__Data listing__
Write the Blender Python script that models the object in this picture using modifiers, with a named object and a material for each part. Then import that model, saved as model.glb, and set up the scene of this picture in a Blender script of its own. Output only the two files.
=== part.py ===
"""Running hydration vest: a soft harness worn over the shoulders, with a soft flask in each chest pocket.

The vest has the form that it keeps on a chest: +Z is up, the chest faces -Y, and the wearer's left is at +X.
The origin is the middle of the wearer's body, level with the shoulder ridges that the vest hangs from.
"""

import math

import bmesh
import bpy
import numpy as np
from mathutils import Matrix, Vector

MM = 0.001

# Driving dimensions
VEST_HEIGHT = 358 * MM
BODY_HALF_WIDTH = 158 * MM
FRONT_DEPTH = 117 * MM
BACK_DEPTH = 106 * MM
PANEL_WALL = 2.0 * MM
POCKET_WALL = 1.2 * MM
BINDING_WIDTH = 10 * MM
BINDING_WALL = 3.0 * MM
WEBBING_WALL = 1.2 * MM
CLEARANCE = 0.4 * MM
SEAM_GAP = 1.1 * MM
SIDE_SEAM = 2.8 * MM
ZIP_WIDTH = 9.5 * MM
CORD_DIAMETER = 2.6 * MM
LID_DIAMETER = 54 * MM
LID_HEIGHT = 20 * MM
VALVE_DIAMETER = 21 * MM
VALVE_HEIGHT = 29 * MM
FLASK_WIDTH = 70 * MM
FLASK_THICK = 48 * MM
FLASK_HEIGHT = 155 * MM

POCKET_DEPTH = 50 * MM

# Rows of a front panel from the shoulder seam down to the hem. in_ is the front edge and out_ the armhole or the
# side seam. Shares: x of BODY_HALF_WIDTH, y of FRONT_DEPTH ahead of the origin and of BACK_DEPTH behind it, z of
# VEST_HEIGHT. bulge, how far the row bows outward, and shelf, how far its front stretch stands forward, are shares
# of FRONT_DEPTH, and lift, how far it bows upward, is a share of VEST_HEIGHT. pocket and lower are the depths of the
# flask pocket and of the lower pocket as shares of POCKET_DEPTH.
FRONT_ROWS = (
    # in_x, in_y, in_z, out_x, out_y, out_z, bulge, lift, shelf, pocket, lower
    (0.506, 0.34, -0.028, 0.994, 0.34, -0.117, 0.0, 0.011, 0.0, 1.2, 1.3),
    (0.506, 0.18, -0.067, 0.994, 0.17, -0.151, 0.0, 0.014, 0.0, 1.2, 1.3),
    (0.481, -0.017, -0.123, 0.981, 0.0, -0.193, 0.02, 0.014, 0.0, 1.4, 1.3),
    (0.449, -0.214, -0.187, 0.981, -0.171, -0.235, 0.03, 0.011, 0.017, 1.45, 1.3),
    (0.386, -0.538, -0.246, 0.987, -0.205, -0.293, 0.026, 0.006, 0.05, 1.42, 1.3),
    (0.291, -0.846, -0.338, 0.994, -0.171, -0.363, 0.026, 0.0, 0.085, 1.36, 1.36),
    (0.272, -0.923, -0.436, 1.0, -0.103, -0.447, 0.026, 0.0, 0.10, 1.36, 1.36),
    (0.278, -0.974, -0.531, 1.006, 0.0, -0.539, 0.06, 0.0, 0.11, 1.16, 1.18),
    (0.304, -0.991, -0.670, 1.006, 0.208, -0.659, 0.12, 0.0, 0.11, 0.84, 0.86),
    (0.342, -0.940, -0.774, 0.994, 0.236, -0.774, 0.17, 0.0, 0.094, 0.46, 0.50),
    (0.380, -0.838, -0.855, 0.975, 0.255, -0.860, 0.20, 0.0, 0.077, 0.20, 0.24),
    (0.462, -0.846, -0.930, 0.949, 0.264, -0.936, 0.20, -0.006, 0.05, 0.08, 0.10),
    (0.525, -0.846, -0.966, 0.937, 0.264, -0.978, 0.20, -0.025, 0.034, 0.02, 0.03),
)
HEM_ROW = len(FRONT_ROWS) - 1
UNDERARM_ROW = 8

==

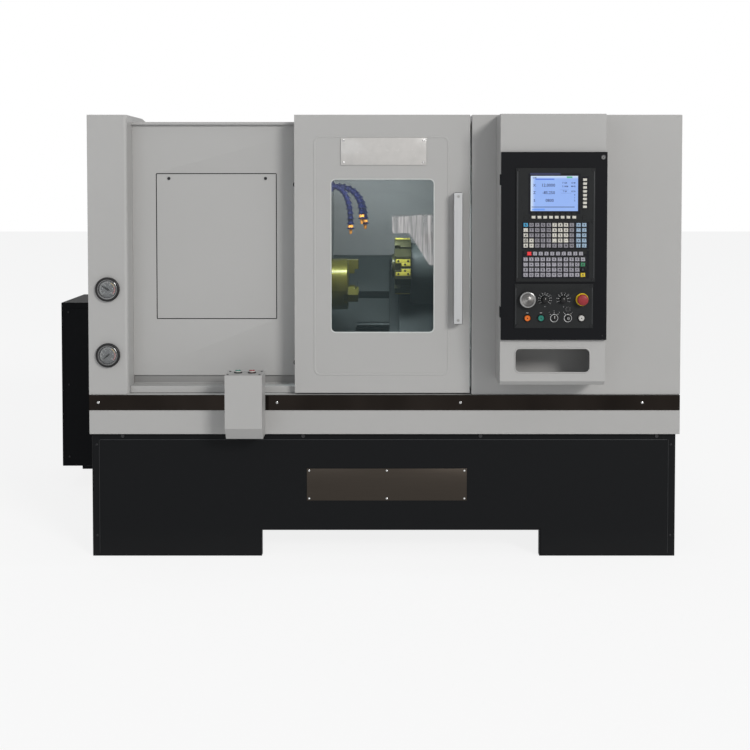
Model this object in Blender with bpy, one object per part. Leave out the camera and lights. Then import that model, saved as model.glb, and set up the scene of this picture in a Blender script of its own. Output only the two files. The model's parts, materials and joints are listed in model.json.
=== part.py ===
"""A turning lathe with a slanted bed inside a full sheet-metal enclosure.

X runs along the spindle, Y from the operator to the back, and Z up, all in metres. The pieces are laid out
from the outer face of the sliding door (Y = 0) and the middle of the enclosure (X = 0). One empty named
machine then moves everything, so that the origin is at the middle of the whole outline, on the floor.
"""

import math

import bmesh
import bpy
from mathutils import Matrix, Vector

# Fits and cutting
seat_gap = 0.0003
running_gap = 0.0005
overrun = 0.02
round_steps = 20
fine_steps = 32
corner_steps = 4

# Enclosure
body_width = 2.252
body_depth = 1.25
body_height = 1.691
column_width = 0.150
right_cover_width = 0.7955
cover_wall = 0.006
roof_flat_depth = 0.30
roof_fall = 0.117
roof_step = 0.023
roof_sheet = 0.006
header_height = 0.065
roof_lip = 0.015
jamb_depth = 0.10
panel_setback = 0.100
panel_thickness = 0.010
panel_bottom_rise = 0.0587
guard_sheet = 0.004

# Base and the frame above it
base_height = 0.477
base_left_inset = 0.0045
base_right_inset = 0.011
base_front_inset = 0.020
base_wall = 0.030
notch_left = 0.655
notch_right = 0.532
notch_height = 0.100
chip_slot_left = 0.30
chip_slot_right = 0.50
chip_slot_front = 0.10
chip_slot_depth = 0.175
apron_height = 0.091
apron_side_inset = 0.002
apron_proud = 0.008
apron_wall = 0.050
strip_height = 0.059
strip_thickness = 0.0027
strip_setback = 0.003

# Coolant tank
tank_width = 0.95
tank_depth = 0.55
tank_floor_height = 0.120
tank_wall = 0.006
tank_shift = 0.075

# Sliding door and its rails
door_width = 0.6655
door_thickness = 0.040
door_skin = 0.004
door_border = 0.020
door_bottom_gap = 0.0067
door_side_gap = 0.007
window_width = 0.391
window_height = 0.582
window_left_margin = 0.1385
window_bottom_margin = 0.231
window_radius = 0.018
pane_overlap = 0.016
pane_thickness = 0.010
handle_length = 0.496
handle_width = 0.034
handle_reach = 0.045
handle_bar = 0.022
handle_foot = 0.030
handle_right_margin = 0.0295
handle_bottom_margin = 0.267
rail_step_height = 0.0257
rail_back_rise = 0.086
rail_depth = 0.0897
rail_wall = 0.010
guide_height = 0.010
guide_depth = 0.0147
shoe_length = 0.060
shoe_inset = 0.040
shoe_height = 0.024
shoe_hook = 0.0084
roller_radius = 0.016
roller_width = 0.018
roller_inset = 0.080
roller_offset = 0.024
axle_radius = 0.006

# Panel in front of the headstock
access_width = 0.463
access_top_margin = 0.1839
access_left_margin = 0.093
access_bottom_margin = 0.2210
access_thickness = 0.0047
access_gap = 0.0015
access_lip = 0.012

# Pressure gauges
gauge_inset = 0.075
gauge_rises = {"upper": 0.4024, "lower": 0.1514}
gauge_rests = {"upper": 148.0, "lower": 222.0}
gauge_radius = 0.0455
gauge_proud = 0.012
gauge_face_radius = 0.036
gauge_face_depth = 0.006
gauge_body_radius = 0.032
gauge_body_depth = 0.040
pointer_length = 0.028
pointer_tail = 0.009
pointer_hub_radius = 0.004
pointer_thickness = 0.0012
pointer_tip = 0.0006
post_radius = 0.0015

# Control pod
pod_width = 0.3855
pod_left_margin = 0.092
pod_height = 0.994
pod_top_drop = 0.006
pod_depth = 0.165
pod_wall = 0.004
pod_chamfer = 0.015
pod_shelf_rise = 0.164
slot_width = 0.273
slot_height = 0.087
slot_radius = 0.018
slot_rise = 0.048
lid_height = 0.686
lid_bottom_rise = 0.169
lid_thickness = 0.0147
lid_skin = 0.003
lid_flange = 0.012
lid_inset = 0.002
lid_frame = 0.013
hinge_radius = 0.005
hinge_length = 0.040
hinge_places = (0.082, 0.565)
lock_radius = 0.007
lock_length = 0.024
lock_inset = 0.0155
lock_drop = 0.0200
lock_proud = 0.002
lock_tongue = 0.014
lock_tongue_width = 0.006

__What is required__
Extract only the lines from the line with "Model this object" through the line with "strip_setback = 0.003", keeping both end lines exactly as they are.

__In response__
Model this object in Blender with bpy, one object per part. Leave out the camera and lights. Then import that model, saved as model.glb, and set up the scene of this picture in a Blender script of its own. Output only the two files. The model's parts, materials and joints are listed in model.json.
=== part.py ===
"""A turning lathe with a slanted bed inside a full sheet-metal enclosure.

X runs along the spindle, Y from the operator to the back, and Z up, all in metres. The pieces are laid out
from the outer face of the sliding door (Y = 0) and the middle of the enclosure (X = 0). One empty named
machine then moves everything, so that the origin is at the middle of the whole outline, on the floor.
"""

import math

import bmesh
import bpy
from mathutils import Matrix, Vector

# Fits and cutting
seat_gap = 0.0003
running_gap = 0.0005
overrun = 0.02
round_steps = 20
fine_steps = 32
corner_steps = 4

# Enclosure
body_width = 2.252
body_depth = 1.25
body_height = 1.691
column_width = 0.150
right_cover_width = 0.7955
cover_wall = 0.006
roof_flat_depth = 0.30
roof_fall = 0.117
roof_step = 0.023
roof_sheet = 0.006
header_height = 0.065
roof_lip = 0.015
jamb_depth = 0.10
panel_setback = 0.100
panel_thickness = 0.010
panel_bottom_rise = 0.0587
guard_sheet = 0.004

# Base and the frame above it
base_height = 0.477
base_left_inset = 0.0045
base_right_inset = 0.011
base_front_inset = 0.020
base_wall = 0.030
notch_left = 0.655
notch_right = 0.532
notch_height = 0.100
chip_slot_left = 0.30
chip_slot_right = 0.50
chip_slot_front = 0.10
chip_slot_depth = 0.175
apron_height = 0.091
apron_side_inset = 0.002
apron_proud = 0.008
apron_wall = 0.050
strip_height = 0.059
strip_thickness = 0.0027
strip_setback = 0.003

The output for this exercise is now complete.